Hablando sobre lo que hizo Jesús en la explanada del templo, afirmó que “esta acción decidida y realizada en la proximidad a la Pascua, suscitó una gran impresión en la muchedumbre y la hostilidad de las autoridades religiosas y en los que se sintieron amenazados en sus intereses económicos”.
“Ciertamente no era una acción violenta –dijo Francisco–, porque no provocó la intervención de los responsables del orden público. Fue entendida como un acto típico de profetas, los cuales a menudo denunciaban, en nombre de Dios, abusos y excesos”.

El Papa explicó que, para interpretar el gesto de Jesús, los discípulos utilizaron un texto bíblico tomado del salmo 69: “El celo por su casa me devora”.
“Este salmo es una invocación de ayuda en una situación de extremo peligro a causa del odio de los enemigos: la situación que Jesús vivirá en su pasión. El celo por el Padre y por su casa lo llevará hasta la cruz”.

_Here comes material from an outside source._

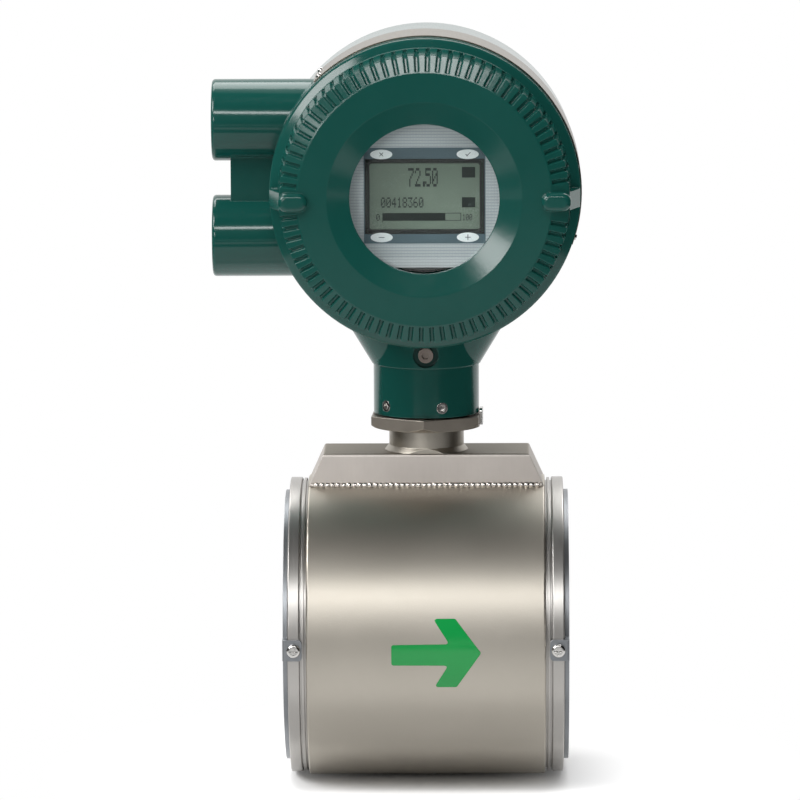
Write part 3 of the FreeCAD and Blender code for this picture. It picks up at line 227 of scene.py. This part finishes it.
# Finishes: colours are linear, roughness is a range
finishes = {
    "greenPaint": {
        "dark": (0.0030, 0.038, 0.031), "light": (0.0042, 0.045, 0.037), "edge": (0.008, 0.062, 0.051),
        "roughness": (0.10, 0.16), "grainScale": 260.0, "height": 0.16, "rounding": 0.0006,
        "plain": {"IOR": 1.43}},
    "sensorSteel": {
        "dark": (0.420, 0.390, 0.338), "light": (0.472, 0.440, 0.386), "edge": (0.56, 0.53, 0.48),
        "roughness": (0.37, 0.45), "grainScale": 1500.0, "height": 0.35, "rounding": 0.0004,
        "smudgeScale": 9.0, "plain": {"Metallic": 1.0}},
    "brushedSteel": {
        "dark": (0.53, 0.49, 0.455), "light": (0.64, 0.597, 0.558), "edge": (0.78, 0.74, 0.69),
        "roughness": (0.50, 0.62), "grainScale": 900.0, "stretch": (1.0, 1.0, 0.10), "height": 0.5,
        # the pedestal's upward faces are painted darker: painted shade on its top
        "rounding": 0.0004, "smudgeScale": 22.0, "paintedTopShade": (0.26, 0.235, 0.195), "paintedTopShadeRange": (0.5, 0.95),
        "plain": {"Metallic": 1.0}},
    "flangeSteel": {
        "dark": (0.33, 0.295, 0.250), "light": (0.42, 0.380, 0.330), "edge": (0.66, 0.61, 0.54),
        "roughness": (0.36, 0.46), "grainScale": 1100.0, "height": 0.3, "smudgeScale": 40.0,
        "rounding": 0.0003, "plain": {"Metallic": 1.0}},
    # painted shade: a darker, bluer copy of the turned steel that stands in for the shade on the earth
    # rings' recessed rims
    "earthSteelPaintedShade": {
        "dark": (0.22, 0.235, 0.25), "light": (0.31, 0.32, 0.335), "edge": (0.40, 0.40, 0.40),
        "roughness": (0.34, 0.44), "grainScale": 1100.0, "stretch": (1.0, 0.12, 0.12), "height": 0.3,
        "rounding": 0.0003, "plain": {"Metallic": 1.0}},
    "turnedSteel": {
        "dark": (0.40, 0.385, 0.365), "light": (0.47, 0.455, 0.435), "edge": (0.58, 0.56, 0.54),
        "roughness": (0.30, 0.40), "grainScale": 1100.0, "stretch": (1.0, 0.12, 0.12), "height": 0.3,
        "rounding": 0.0003, "plain": {"Metallic": 1.0}},
    "brightSteel": {
        "dark": (0.58, 0.57, 0.55), "light": (0.70, 0.69, 0.67), "edge": (0.80, 0.79, 0.77),
        "roughness": (0.14, 0.24), "grainScale": 1600.0, "height": 0.15, "rounding": 0.0002,
        "smudgeScale": 60.0, "plain": {"Metallic": 1.0}},
    "socketSteel": {
        "dark": (0.22, 0.180, 0.155), "light": (0.32, 0.275, 0.245), "edge": (0.42, 0.38, 0.35),
        "roughness": (0.25, 0.38), "grainScale": 1600.0, "height": 0.2, "rounding": 0.0002,
        "smudgeScale": 80.0, "plain": {"Metallic": 1.0}},
    "bandSteel": {
        # the band's edges take a darker colour: painted shade along its borders
        "dark": (0.190, 0.170, 0.138), "light": (0.225, 0.203, 0.168), "edge": (0.12, 0.11, 0.10),
        "roughness": (0.26, 0.36), "grainScale": 1300.0, "stretch": (1.0, 0.08, 1.0), "height": 0.2,
        "rounding": 0.0002, "plain": {"Metallic": 1.0}},
    "bareAluminium": {
        "dark": (0.60, 0.61, 0.62), "light": (0.72, 0.73, 0.74), "roughness": (0.22, 0.34),
        "grainScale": 1200.0, "height": 0.2, "plain": {"Metallic": 1.0}},
    "magnetSteel": {
        "dark": (0.16, 0.16, 0.17), "light": (0.24, 0.24, 0.25), "roughness": (0.35, 0.5),
        "grainScale": 700.0, "height": 0.2, "plain": {"Metallic": 1.0}},
    "brassMetal": {
        "dark": (0.52, 0.37, 0.14), "light": (0.66, 0.50, 0.22), "roughness": (0.2, 0.32),
        "grainScale": 1200.0, "height": 0.15, "plain": {"Metallic": 1.0}},
    "copperWire": {
        "dark": (0.28, 0.07, 0.02), "light": (0.42, 0.13, 0.04), "roughness": (0.25, 0.4),
        "grainScale": 600.0, "stretch": (0.05, 0.05, 1.0), "height": 0.8, "plain": {"Coat Weight": 0.5}},
    "liningRubber": {
        "dark": (0.014, 0.014, 0.014), "light": (0.024, 0.024, 0.023), "roughness": (0.38, 0.55),
        "grainScale": 500.0, "height": 0.25},
    "sealRubber": {
        "dark": (0.010, 0.010, 0.010), "light": (0.018, 0.018, 0.018), "roughness": (0.45, 0.6),
        "grainScale": 900.0, "height": 0.2},
    "blackPlastic": {
        "dark": (0.011, 0.011, 0.011), "light": (0.018, 0.018, 0.018), "roughness": (0.35, 0.5),
        "grainScale": 1400.0, "height": 0.3},
    "whitePlastic": {
        "dark": (0.66, 0.65, 0.61), "light": (0.74, 0.73, 0.70), "roughness": (0.35, 0.5),
        "grainScale": 1400.0, "height": 0.2},
    "terminalPlastic": {
        "dark": (0.05, 0.17, 0.07), "light": (0.07, 0.23, 0.10), "roughness": (0.35, 0.5),
        "grainScale": 1200.0, "height": 0.3},
    "boardLacquer": {
        "dark": (0.012, 0.10, 0.035), "light": (0.020, 0.15, 0.055), "roughness": (0.2, 0.32),
        "grainScale": 400.0, "height": 0.3, "plain": {"Coat Weight": 0.4}},
    "panelPrint": {
        "dark": (0.066, 0.100, 0.122), "light": (0.078, 0.115, 0.139), "roughness": (0.3, 0.42),
        "grainScale": 1800.0, "height": 0.15, "rounding": 0.0001},
    "ovalPrint": {
        "dark": (0.72, 0.73, 0.75), "light": (0.80, 0.81, 0.83), "roughness": (0.35, 0.45),
        "grainScale": 1800.0, "height": 0.1, "rounding": 0.0001},
    "symbolPrint": {
        "dark": (0.10, 0.11, 0.13), "light": (0.14, 0.15, 0.17), "roughness": (0.4, 0.5),
        "grainScale": 1800.0, "height": 0.1, "rounding": 0.0001},
    "lcdInk": {
        "dark": (0.006, 0.010, 0.009), "light": (0.010, 0.016, 0.014), "roughness": (0.3, 0.4),
        "grainScale": 1500.0, "height": 0.05, "rounding": 0.0001},
    "lcdPanel": {
        "dark": (0.130, 0.160, 0.132), "light": (0.155, 0.185, 0.153), "roughness": (0.22, 0.3),
        "grainScale": 2200.0, "height": 0.1, "smudgeScale": 30.0, "rounding": 0.0001},
    "arrowGreen": {
        "dark": (0.0030, 0.182, 0.036), "light": (0.0040, 0.202, 0.041), "roughness": (0.10, 0.16),
        "grainScale": 500.0, "height": 0.1, "rounding": 0.0002},
    "weldBead": {
        "dark": (0.52, 0.48, 0.44), "light": (0.70, 0.66, 0.62), "edge": (0.80, 0.76, 0.72),
        "roughness": (0.16, 0.30), "grainScale": 700.0, "height": 0.3, "rounding": 0.0001,
        "smudgeScale": 120.0, "plain": {"Metallic": 1.0}},
}
materials = {name: finishMaterial(name, look) for name, look in finishes.items()}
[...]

“El ‘signo’ que Jesús dará como prueba de su autoridad será su muerte y resurrección”, recordó. De esta manera, “con la Pascua de Jesús inicio un nuevo culto, el culto del amor, y un nuevo templo que es Él mismo”. 

“Estamos llamados a tener siempre presente esas palabras de Jesús: ‘no convirtáis la casa de mi Padre en un mercado’”, porque “nos ayudan a rechazar el peligro de hacer de nuestra alma, que es la morada de Dios, un lugar de mercado, viviendo en la continua búsqueda de nuestro beneficio en lugar de en el amor generoso y solidario”.
Francisco subrayó además que esta actitud es actual “no solo para las comunidades eclesiales, sino también para los individuos, las comunidades civiles y para la sociedad”.